I’m so worried for the freedom of Australians at this point in history. We are looking at the US, pointing fingers and asking how they could be so stupid to reelect trump while also being so disturbingly apathetic about our own government, political landscape and the rise of authoritarianism here.

Social media, lies, contradictory “truths” and bullshit spread by the media with the intention of confusing, and overwhelming an already over-worked, over-stimulated and emotionally tapped out population has produced a level of apathy here that means political dissent doesn’t exist beyond having a whinge in the comment section of a news.com.au social media post.

People who dare try to protest are ridiculed by the people around them, often arrested, and their voice and cause suppressed.

A combination of tall poppy syndrome and a weird cultural hatred of protesters (because they’re “annoying” and “inconvenient” ) means we have become frogs slowly boiling in a proverbial pot of control. Even the free thinkers who raised my generation seem to have lost the will to fight it (maybe because they’ve benefited from the system greatly for the last 30 years), or have forgotten the importance of rebellion and the community voice in maintaining freedom and balance in a democracy.

I’m horrified watching the government covertly erode freedoms hidden behind issues that are truely harms to society that do need addressing. Perhaps not addressing with more laws, but need addressing none the less.

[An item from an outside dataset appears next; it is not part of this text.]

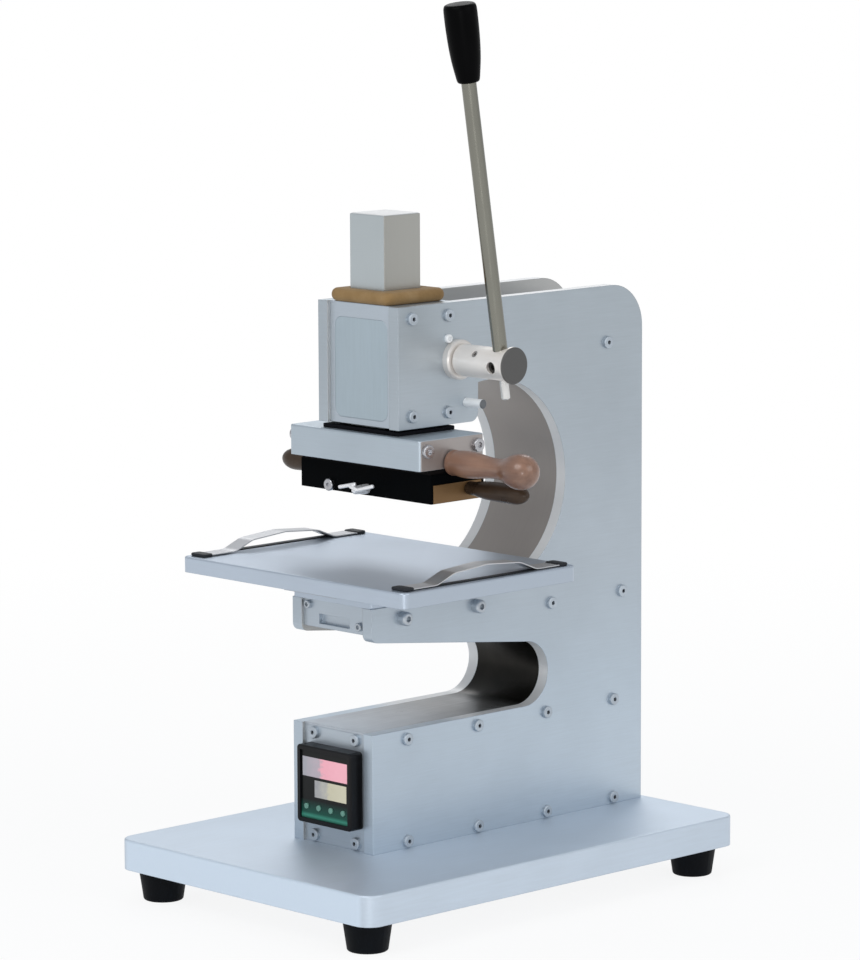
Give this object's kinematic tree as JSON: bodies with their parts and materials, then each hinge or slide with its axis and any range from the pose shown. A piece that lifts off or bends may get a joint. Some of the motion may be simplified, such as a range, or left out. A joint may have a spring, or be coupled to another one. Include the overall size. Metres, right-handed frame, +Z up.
{
  "type": "hot foil stamping press",
  "caption": "Bench hot foil stamping press with a C frame, rack and pinion ram, side lever, heated head and sliding work table.",
  "frame": {"origin": "on the bench under the middle of the outline", "axes": "+Z up, +X to the machine's right, where the lever is, +Y to the back"},
  "size_m": [0.2392, 0.318, 0.5504],
  "materials": {
    "anodised": "satin",
    "liner": "satin",
    "steel": "brushed",
    "rod_steel": "brushed",
    "bright": "polished",
    "ram_metal": "satin",
    "heater_black": "matte",
    "board": "matte",
    "brass": "satin",
    "bronze": "satin",
    "tan_pad": "matte",
    "handle_wood": "varnished",
    "knob_brown": "gloss",
    "grip_black": "satin",
    "foot_rubber": "matte",
    "case_black": "satin",
    "face_green": "gloss",
    "display": "gloss",
    "button_grey": "matte",
    "relay_body": "matte"
  },
  "bodies": {
    "frame": {"base_plate": "anodised", "rubber_feet": "foot_rubber", "foot_screws": "steel", "side_plate_left": "anodised", "side_plate_right": "anodised", "base_rails": "anodised", "cross_bars": "anodised", "frame_spacers": "anodised", "frame_screws": "steel", "table_bolts": "steel", "arm_panel": "anodised", "lower_cover": "anodised", "throat_liner": "liner", "top_cover": "anodised", "rear_cover": "anodised", "guide_block": "anodised", "head_panel": "anodised", "wiper_pad": "tan_pad", "bearing_bushes": "bronze", "return_spring": "steel", "support_block": "anodised", "table_carrier": "anodised", "table_gibs": "anodised", "controller_case": "case_black", "controller_face": "face_green", "controller_displays": "display", "heater_relay": "relay_body", "power_inlet": "case_black", "switch_frame": "case_black"},
    "lever": {"drive_pinion": "steel", "pinion_shaft": "steel", "pinion_key": "steel", "retaining_ring": "steel", "lever_hub": "steel", "hub_set_screws": "steel", "lever_rod": "rod_steel", "lever_grip": "grip_black"},
    "ram": {"press_ram": "ram_metal", "press_rack": "steel", "pressure_plate": "anodised", "plate_screws": "steel", "insulating_plate": "board", "heater_block": "heater_black", "heater_cartridges": "steel", "heat_probe": "steel", "press_handle": "handle_wood", "handle_stud": "steel"},
    "die_holder": {"die_plate": "brass", "die_knob": "knob_brown"},
    "side_clamp": {"clamp_knob": "knob_brown"},
    "front_clamp": {"wing_screw": "bright"},
    "table": {"work_table": "anodised", "slide_bar": "anodised", "sprung_strips": "bright", "strip_pads": "foot_rubber"},
    "power_switch": {"switch_rocker": "case_black"},
    "button_1": {"controller_button_1": "button_grey"},
    "button_2": {"controller_button_2": "button_grey"},
    "button_3": {"controller_button_3": "button_grey"},
    "button_4": {"controller_button_4": "button_grey"}
  },
  "joints": [
    {"name": "ram_slide", "type": "slide", "parent": "frame", "child": "ram", "axis": [0, 0, -1], "range_m": [0, 0.03], "stiffness_N_per_m": 900, "springref_m": -0.03},
    {"name": "lever_hinge", "type": "hinge", "parent": "frame", "child": "lever", "pos_m": [0.0665, -0.0101, 0.3332], "axis": [1, 0, 0], "range_deg": [0, 107.5]},
    {"name": "die_plate_slide", "type": "slide", "parent": "ram", "child": "die_holder", "axis": [1, 0, 0], "range_m": [0, 0.1]},
    {"name": "side_clamp_turn", "type": "hinge", "parent": "ram", "child": "side_clamp", "pos_m": [-0.06475, -0.0315, 0.2626], "axis": [-1, 0, 0], "range_deg": [0, 180]},
    {"name": "front_clamp_turn", "type": "hinge", "parent": "ram", "child": "front_clamp", "pos_m": [-0.0051, -0.0535, 0.2554], "axis": [0, -1, 0], "range_deg": [-40, 40]},
    {"name": "table_slide", "type": "slide", "parent": "frame", "child": "table", "axis": [0, 1, 0], "range_m": [-0.02, 0.02]},
    {"name": "power_switch_tilt", "type": "hinge", "parent": "frame", "child": "power_switch", "pos_m": [-0.0071, 0.1521, 0.09], "axis": [1, 0, 0], "range_deg": [-18, 0]},
    {"name": "button_1_press", "type": "slide", "parent": "frame", "child": "button_1", "axis": [0, 1, 0], "range_m": [0, 0.0006], "stiffness_N_per_m": 800, "springref_m": -0.0008},
    {"name": "button_2_press", "type": "slide", "parent": "frame", "child": "button_2", "axis": [0, 1, 0], "range_m": [0, 0.0006], "stiffness_N_per_m": 800, "springref_m": -0.0008},
    {"name": "button_3_press", "type": "slide", "parent": "frame", "child": "button_3", "axis": [0, 1, 0], "range_m": [0, 0.0006], "stiffness_N_per_m": 800, "springref_m": -0.0008},
    {"name": "button_4_press", "type": "slide", "parent": "frame", "child": "button_4", "axis": [0, 1, 0], "range_m": [0, 0.0006], "stiffness_N_per_m": 800, "springref_m": -0.0008}
  ],
  "couplings": [
    {"joint": "lever_hinge", "follows": "ram_slide", "rad_per_m": 62.5}
  ]
}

When I try to talk to people about this it either falls on deaf ears and “yeah it sucks but what can we do” - or immediately I’m pinned as “she must be a sov cit cooker”.

I understand this is collapse. I understand that we are in it, it’s happening right now, and this shitfuckery I’m describing is just another sign of it. But god damn it am I terrified that the people around me are paying more attention to feeling morally superior to the flashy shit show in the US, than the literal sewer they are standing in here not realising that world leaders learn from each others playbooks. By the time they look down, it is going to be too late and the zone will be flooded with shit here too.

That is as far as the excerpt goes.